Object modeling scripts:
▼

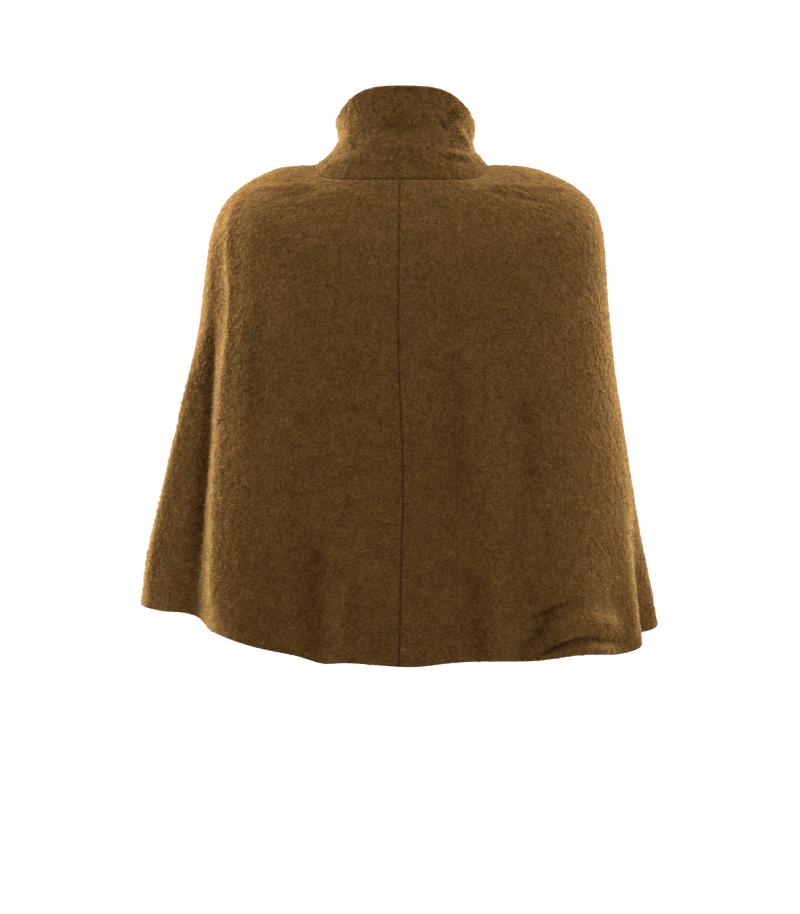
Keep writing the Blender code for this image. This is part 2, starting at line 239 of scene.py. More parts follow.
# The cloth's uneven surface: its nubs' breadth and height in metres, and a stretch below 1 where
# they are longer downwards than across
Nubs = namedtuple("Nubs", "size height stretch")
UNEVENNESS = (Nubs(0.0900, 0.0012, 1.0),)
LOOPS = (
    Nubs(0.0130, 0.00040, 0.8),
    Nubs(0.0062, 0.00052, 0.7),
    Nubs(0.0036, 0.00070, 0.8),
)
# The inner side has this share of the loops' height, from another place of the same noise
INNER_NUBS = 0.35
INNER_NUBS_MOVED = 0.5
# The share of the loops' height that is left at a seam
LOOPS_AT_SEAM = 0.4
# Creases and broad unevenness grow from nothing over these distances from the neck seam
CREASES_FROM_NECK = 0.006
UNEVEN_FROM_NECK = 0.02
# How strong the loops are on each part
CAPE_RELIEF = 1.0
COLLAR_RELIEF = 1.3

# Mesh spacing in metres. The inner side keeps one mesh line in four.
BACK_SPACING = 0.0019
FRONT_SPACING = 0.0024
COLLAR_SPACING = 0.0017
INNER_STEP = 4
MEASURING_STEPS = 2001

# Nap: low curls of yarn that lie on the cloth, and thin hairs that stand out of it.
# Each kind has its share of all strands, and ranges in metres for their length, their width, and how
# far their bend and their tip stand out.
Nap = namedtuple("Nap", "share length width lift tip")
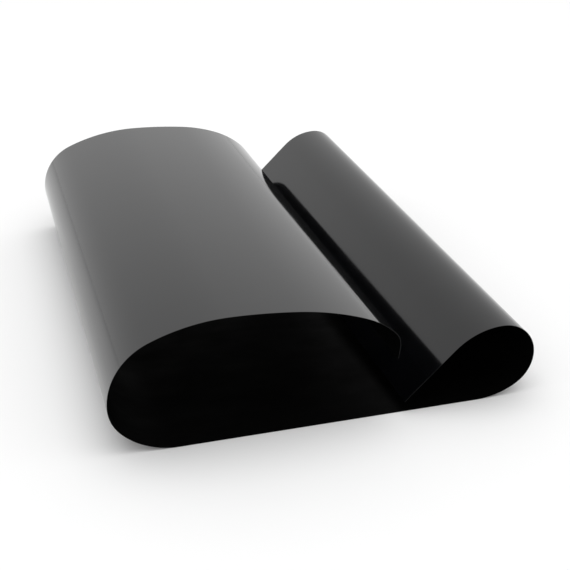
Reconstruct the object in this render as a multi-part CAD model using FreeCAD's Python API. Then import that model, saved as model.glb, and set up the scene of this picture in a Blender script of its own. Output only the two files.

▲

*Prompt*: From the preceding material, extract every line exactly.

*Reply*:
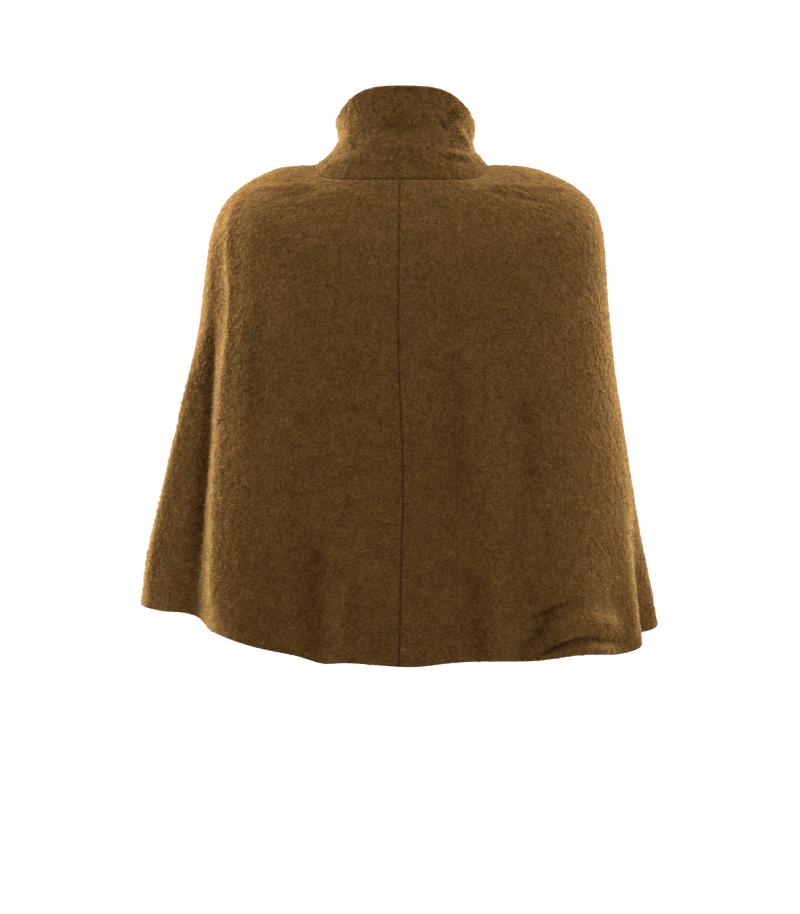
Keep writing the Blender code for this image. This is part 2, starting at line 239 of scene.py. More parts follow.
# The cloth's uneven surface: its nubs' breadth and height in metres, and a stretch below 1 where
# they are longer downwards than across
Nubs = namedtuple("Nubs", "size height stretch")
UNEVENNESS = (Nubs(0.0900, 0.0012, 1.0),)
LOOPS = (
    Nubs(0.0130, 0.00040, 0.8),
    Nubs(0.0062, 0.00052, 0.7),
    Nubs(0.0036, 0.00070, 0.8),
)
# The inner side has this share of the loops' height, from another place of the same noise
INNER_NUBS = 0.35
INNER_NUBS_MOVED = 0.5
# The share of the loops' height that is left at a seam
LOOPS_AT_SEAM = 0.4
# Creases and broad unevenness grow from nothing over these distances from the neck seam
CREASES_FROM_NECK = 0.006
UNEVEN_FROM_NECK = 0.02
# How strong the loops are on each part
CAPE_RELIEF = 1.0
COLLAR_RELIEF = 1.3

# Mesh spacing in metres. The inner side keeps one mesh line in four.
BACK_SPACING = 0.0019
FRONT_SPACING = 0.0024
COLLAR_SPACING = 0.0017
INNER_STEP = 4
MEASURING_STEPS = 2001

# Nap: low curls of yarn that lie on the cloth, and thin hairs that stand out of it.
# Each kind has its share of all strands, and ranges in metres for their length, their width, and how
# far their bend and their tip stand out.
Nap = namedtuple("Nap", "share length width lift tip")
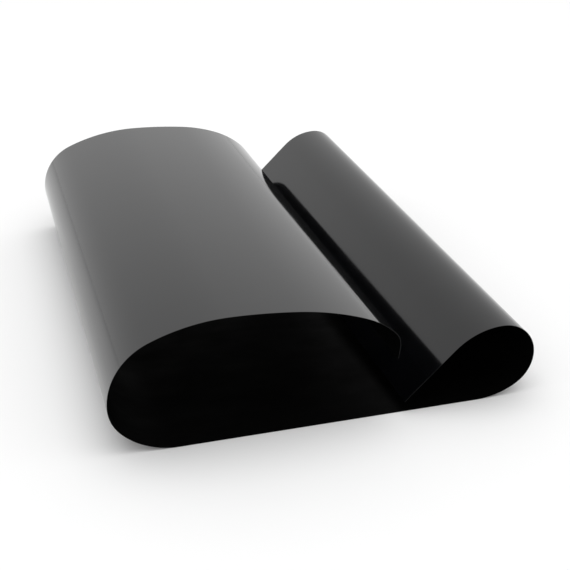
Reconstruct the object in this render as a multi-part CAD model using FreeCAD's Python API. Then import that model, saved as model.glb, and set up the scene of this picture in a Blender script of its own. Output only the two files.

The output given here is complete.